Affordable Healthcare Marketplace Alert!

March 5th, 2026 at 3:29 PM

If you purchase health insurance through the Affordable Care Act (ACA) marketplace and receive premium tax credits, a major rule change begins in 2026—and it could create a painful surprise.

Under prior rules, if your income came in higher than expected, the amount of excess subsidy you had to repay was capped (as long as your modified adjusted gross income (MAGI) stayed under 400 percent of the federal poverty level). That safety net is now gone. Beginning in 2026, if you receive more advance premium tax credit than you qualify for, you must repay every dollar of the excess.

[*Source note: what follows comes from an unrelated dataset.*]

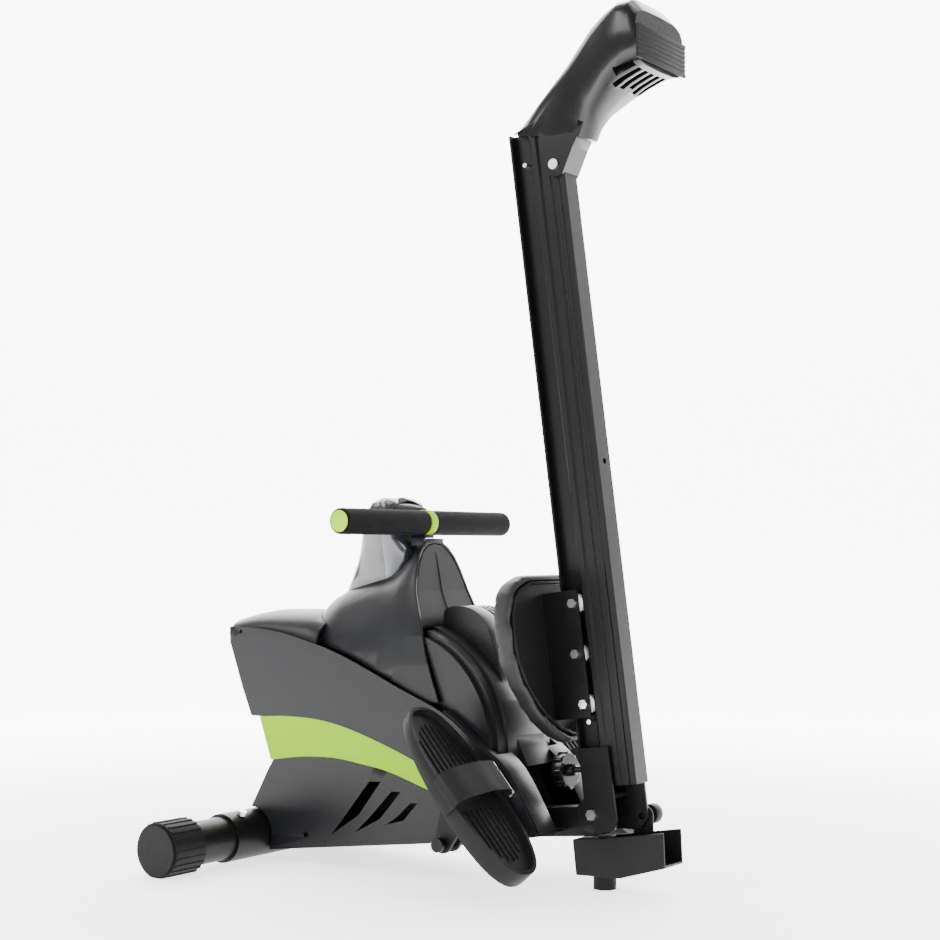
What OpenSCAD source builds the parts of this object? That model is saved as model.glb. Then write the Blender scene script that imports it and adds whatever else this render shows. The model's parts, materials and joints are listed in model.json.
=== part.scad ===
// Folding magnetic rowing machine, standing folded for storage.
// Millimetres. +Z is up, +X points from the front stabiliser towards the user, +Y is the far side.
// X positions below are measured from a datum near the pedals; place() then centres the whole machine.

/* [Base frame] */
// Overall length of the front stabiliser with its end caps
stab_len = 566; // [480:1:680]
// Diameter of the front stabiliser tube
stab_d = 60; // [50:1:72]
// Height of the rail pivot above the floor
pivot_h = 97; // [90:1:116]
// Width of the main frame tube
tube_w = 30; // [25:1:30]
// Height of the main frame tube
tube_h = 38; // [32:1:38]
// Diameter of the rubber middle foot
foot_d = 30; // [22:1:36]

/* [Housing] */
// Half width of the housing at its side shells
shell_y = 88; // [82:1:92]
// Wall thickness of the plastic covers
wall = 3; // [2.5:0.5:3.5]
// Radius of the round flywheel covers
cover_r = 168; // [160:1:174]

/* [Drive] */
// Radius of the flywheel
flywheel_r = 116; // [95:1:118]
// Thickness of the flywheel
flywheel_t = 22; // [16:1:22]
// Radius of the drive pulley on the spool axle
drive_r = 68; // [55:1:72]
// Radius of the small pulley on the flywheel
pinion_r = 20; // [16:1:24]
// Radius of the strap winding on its spool
spool_r = 30; // [24:1:32]

/* [Rail] */
// Visible length of the seat rail
rail_len = 880; // [735:1:1056]
// Width of the rail across its sides
rail_w = 33; // [33:1:36]
// Depth of the rail from its running face to its underside
rail_depth = 80; // [76:1:84]
// Angle that the folded rail leans towards the housing
lean = 7.5; // [6:0.5:9]
// Height of the roller channel in the side of the rail
channel_h = 28.5; // [28:0.5:30]

/* [Seat] */
// Overall width of the seat pad
seat_w = 262; // [210:1:314]
// Overall length of the seat pad
seat_len = 222; // [185:1:250]
// Thickness of the seat pad at its side
pad_t = 32; // [28:1:38]
// Diameter of the seat rollers
roller_d = 24; // [22:1:25]
// Distance between neighbouring seat rollers
roller_pitch = 66; // [56:1:70]

/* [Handle] */
// Overall length of the handlebar
handle_len = 388; // [330:1:460]
// Outer diameter of the foam grips
foam_d = 35; // [30:0.5:36]
// Diameter of the handlebar tube
bar_d = 25; // [22:0.5:25]

/* [Pedals] */
// Length of a footplate
pedal_len = 262; // [214:1:266]
// Width of a footplate
pedal_w = 114; // [95:1:136]
// Depth of a footplate from its rim to its underside
pedal_t = 30; // [25:1:32]
// Diameter of the cross rod that carries the pedals
rod_d = 14; // [12:1:16]

/* [Hidden] */

fit = 0.05;            // radial clearance of a shaft in its bore
gap = 0.4;             // clearance between parts that only pass or meet each other
$fn = 48;

// Main places in the side view
stab_x = -318;
pivot_x = 207;
nose_x = -370;
bracket_x = 314;
centre_x = (nose_x + bracket_x) / 2;
cap_d = stab_d + 17;
cap_len = 60;
stab_z = cap_d / 2 - 2.2;
saddle_t = 4;
saddle_len = 306;
tube_rise = atan2(pivot_h - 9 - stab_z, pivot_x - stab_x);
tube_run = sqrt(pow(pivot_x - stab_x, 2) + pow(pivot_h - 9 - stab_z, 2));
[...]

Even more significant: the “subsidy cliff” returns. If your household MAGI exceeds 400 percent of the federal poverty level—even slightly—you lose eligibility entirely and must repay 100 percent of the advance credit you received during the year. For many couples, that could mean writing a check for $15,000 or more at tax time.

Business owners and early retirees are especially exposed. Variable profits, year-end bonuses, Roth conversions, or capital gains can unexpectedly push income over the threshold. What once felt like a manageable reconciliation can now become a five-figure tax bill.

The key takeaway: ACA income planning must now be precise. If you rely on marketplace subsidies, you need to coordinate business income, retirement distributions, and investment decisions carefully throughout the year.